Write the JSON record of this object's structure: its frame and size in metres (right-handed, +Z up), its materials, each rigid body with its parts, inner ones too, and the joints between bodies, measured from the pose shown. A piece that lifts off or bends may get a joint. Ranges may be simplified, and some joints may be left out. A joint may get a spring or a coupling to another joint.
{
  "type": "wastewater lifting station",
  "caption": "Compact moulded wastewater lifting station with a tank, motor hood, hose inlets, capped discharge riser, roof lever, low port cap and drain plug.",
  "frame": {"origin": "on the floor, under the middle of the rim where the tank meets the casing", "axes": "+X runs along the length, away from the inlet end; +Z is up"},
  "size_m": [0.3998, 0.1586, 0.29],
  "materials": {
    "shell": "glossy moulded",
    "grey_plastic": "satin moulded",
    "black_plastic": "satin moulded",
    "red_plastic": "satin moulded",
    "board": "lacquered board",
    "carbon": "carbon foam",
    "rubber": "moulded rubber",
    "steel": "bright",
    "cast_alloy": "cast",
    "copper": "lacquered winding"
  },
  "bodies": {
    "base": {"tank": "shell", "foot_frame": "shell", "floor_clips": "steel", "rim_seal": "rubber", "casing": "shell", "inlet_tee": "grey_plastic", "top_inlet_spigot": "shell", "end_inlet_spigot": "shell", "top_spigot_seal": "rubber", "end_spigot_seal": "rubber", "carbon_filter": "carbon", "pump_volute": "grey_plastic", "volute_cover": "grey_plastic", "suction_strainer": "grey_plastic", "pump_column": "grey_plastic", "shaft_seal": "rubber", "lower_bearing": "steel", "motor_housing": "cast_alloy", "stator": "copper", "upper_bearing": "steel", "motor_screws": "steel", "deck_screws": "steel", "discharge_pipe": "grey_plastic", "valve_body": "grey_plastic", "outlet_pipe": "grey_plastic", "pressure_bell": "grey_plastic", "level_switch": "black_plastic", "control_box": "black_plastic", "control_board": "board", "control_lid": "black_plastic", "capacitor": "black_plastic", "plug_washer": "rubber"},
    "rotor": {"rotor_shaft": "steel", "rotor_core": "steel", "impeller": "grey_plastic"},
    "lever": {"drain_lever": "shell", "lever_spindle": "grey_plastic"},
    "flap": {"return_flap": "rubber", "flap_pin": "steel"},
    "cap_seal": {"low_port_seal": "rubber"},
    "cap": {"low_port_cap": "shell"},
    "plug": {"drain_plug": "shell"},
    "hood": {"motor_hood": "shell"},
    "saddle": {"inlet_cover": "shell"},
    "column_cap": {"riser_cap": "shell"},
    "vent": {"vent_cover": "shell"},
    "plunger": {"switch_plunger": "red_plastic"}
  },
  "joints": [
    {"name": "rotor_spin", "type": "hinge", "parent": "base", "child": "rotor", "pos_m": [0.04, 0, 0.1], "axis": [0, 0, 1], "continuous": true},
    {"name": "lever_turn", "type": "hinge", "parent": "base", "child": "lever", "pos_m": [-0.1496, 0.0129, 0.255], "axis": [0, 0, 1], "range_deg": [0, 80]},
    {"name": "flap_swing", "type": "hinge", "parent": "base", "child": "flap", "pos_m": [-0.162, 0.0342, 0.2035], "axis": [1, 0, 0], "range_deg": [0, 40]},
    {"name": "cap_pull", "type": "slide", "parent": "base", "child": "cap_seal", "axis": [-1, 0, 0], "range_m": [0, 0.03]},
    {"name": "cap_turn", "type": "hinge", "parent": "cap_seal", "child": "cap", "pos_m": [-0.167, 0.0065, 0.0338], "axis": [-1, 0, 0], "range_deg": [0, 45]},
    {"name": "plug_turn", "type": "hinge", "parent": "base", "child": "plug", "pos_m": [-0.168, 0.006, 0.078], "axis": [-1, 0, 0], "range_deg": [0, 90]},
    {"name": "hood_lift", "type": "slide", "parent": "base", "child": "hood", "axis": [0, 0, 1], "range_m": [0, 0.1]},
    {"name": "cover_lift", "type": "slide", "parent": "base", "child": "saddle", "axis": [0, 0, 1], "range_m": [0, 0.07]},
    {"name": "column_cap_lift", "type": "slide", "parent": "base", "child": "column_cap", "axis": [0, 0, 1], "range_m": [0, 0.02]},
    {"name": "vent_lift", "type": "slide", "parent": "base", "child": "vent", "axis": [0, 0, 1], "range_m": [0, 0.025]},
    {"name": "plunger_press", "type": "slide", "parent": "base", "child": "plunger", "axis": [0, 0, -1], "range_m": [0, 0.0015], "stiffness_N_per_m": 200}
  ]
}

==

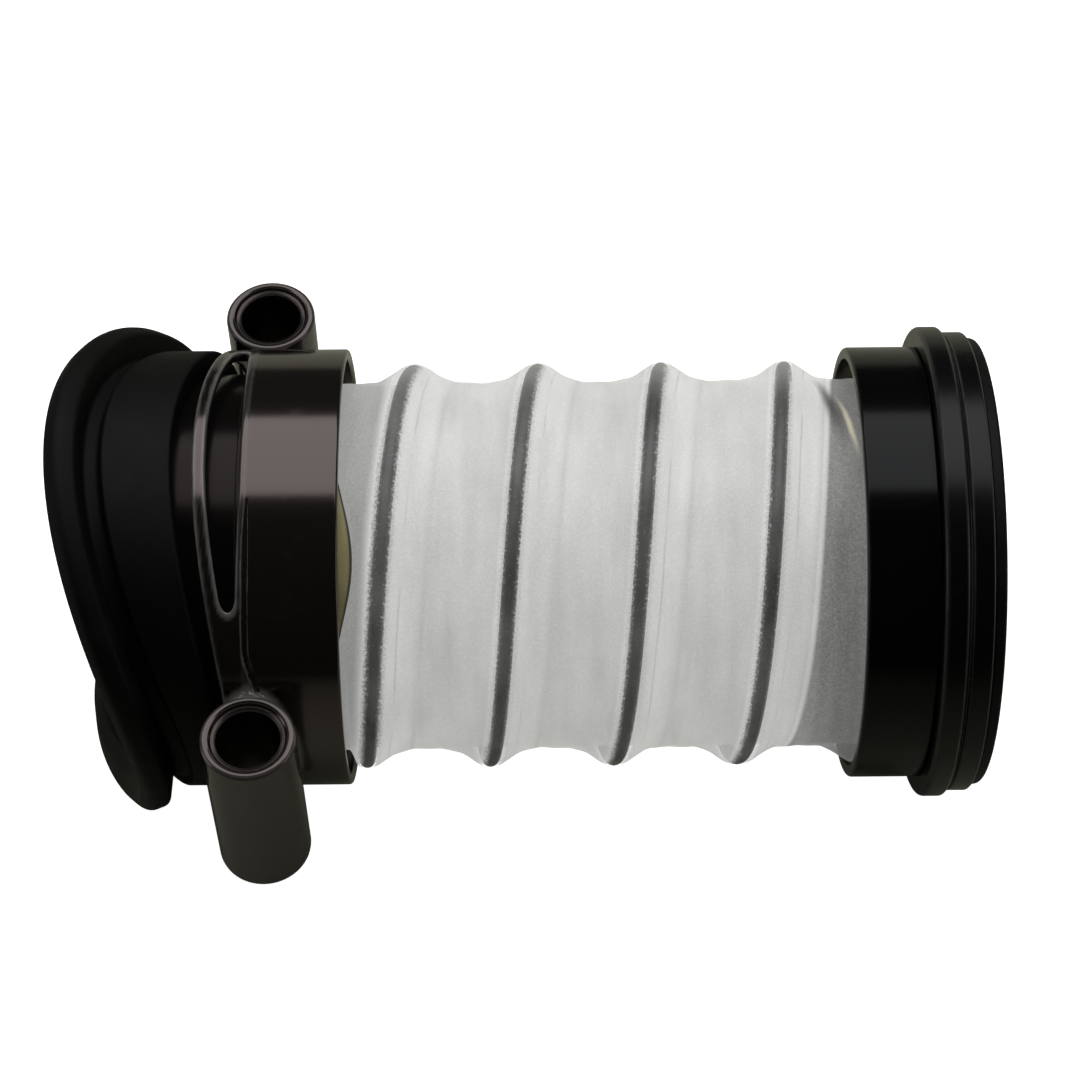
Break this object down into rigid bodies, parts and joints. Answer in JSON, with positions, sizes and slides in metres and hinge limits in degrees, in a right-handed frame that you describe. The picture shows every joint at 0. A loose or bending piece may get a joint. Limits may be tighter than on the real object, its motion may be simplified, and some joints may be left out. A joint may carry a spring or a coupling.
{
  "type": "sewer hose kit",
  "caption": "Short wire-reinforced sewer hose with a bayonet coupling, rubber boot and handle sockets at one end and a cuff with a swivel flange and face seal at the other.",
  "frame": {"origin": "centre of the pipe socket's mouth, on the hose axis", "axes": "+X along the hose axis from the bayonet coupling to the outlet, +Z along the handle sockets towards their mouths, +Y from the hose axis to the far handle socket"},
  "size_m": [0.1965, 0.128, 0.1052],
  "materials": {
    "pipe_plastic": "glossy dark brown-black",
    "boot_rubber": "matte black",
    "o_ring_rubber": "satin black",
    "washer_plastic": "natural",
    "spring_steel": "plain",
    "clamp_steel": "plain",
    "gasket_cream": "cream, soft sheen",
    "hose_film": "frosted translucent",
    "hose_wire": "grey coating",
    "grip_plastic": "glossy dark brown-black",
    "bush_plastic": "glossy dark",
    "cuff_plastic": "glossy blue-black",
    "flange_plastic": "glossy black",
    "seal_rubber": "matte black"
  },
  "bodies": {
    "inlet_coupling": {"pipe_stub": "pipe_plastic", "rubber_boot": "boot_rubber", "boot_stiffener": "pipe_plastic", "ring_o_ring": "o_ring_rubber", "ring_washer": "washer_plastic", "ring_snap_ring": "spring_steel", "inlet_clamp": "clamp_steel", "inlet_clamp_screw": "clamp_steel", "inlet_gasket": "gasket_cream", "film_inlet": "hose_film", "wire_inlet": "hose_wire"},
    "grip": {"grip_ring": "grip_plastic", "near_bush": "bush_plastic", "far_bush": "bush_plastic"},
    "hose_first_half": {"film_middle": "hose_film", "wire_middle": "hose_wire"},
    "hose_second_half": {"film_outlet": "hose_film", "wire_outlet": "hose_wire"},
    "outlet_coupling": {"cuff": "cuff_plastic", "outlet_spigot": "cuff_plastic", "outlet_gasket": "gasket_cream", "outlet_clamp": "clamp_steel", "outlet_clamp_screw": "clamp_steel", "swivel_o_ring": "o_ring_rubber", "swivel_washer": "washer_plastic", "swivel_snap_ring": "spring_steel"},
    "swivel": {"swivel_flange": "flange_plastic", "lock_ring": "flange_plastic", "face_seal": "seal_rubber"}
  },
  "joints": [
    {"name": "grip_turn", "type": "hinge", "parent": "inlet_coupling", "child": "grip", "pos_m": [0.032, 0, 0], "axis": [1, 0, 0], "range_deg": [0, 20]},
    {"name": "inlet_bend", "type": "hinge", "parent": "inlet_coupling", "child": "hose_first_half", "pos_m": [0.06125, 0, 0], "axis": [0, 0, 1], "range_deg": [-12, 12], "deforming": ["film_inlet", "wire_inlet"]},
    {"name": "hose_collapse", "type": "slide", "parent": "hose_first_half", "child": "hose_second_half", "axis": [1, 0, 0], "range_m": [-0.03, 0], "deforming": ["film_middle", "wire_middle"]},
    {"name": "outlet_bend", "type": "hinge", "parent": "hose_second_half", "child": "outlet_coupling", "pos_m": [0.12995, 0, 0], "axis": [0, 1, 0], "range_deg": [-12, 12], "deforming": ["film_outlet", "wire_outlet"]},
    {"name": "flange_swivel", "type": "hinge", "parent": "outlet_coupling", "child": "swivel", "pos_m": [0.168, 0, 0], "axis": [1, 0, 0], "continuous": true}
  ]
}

### SET EXERCISE
List the lines that contain the word "JSON".

### THE SOLUTION
Write the JSON record of this object's structure: its frame and size in metres (right-handed, +Z up), its materials, each rigid body with its parts, inner ones too, and the joints between bodies, measured from the pose shown. A piece that lifts off or bends may get a joint. Ranges may be simplified, and some joints may be left out. A joint may get a spring or a coupling to another joint.
Break this object down into rigid bodies, parts and joints. Answer in JSON, with positions, sizes and slides in metres and hinge limits in degrees, in a right-handed frame that you describe. The picture shows every joint at 0. A loose or bending piece may get a joint. Limits may be tighter than on the real object, its motion may be simplified, and some joints may be left out. A joint may carry a spring or a coupling.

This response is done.